SINGAPORE - More than 2,000 foreign nurses have enrolled in language training courses over the last five years, Parliamentary Secretary (Health) Faishal Ibrahim said in Parliament on Thursday.
And about 35 per cent of foreign staff who were recruited in the same period have participated in at least one language programme, he added.
Associate Professor Faishal was responding to a question tabled by Non-constituency MP Yee Jenn Jong, who wanted to know what measures were in place to ensure foreign healthcare workers do not get lost in translation when talking to non-English speaking patients here.
Mr Yee had also asked if more would be done to encourage these workers to learn Singapore's official languages and Chinese dialects.
To this, Prof Faishal said that aside from a Government training fund to help foreign nurses enrol in language courses, pictorial guides are also available to aid the communication process between staff and patients.

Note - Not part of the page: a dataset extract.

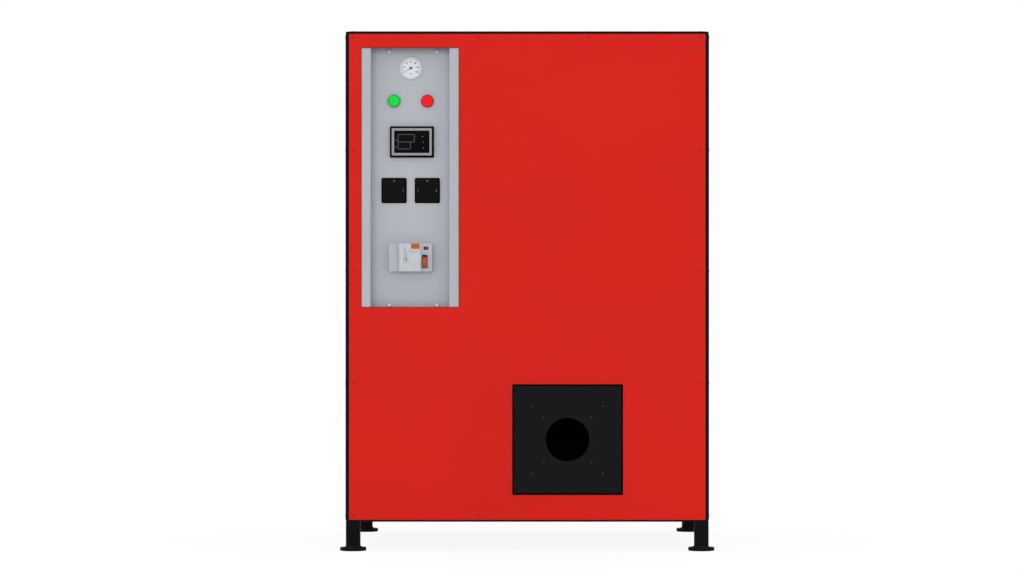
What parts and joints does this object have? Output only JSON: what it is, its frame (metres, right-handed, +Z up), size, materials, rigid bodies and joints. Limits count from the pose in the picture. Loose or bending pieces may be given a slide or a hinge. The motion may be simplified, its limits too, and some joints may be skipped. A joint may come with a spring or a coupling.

He added: "Our public healthcare institutions ensure that a good mix of local and foreign healthcare staff is rostered for each shift. They work as a team to care for our patients."
In a supplementary question, Mr Yee then asked if there was evidence to show that the 30-hour long language training programmes equips workers with "sufficient language skill to communicate with non-English (speaking) patients."
To this, Prof Faishal said that in addition to these courses, foreign healthcare workers also pick up language skills on the job and in their interactions with other staff members.
"We monitor them very closely in the sense that we want to make sure that the communication with the patient is properly done as it is part of the care process," he added.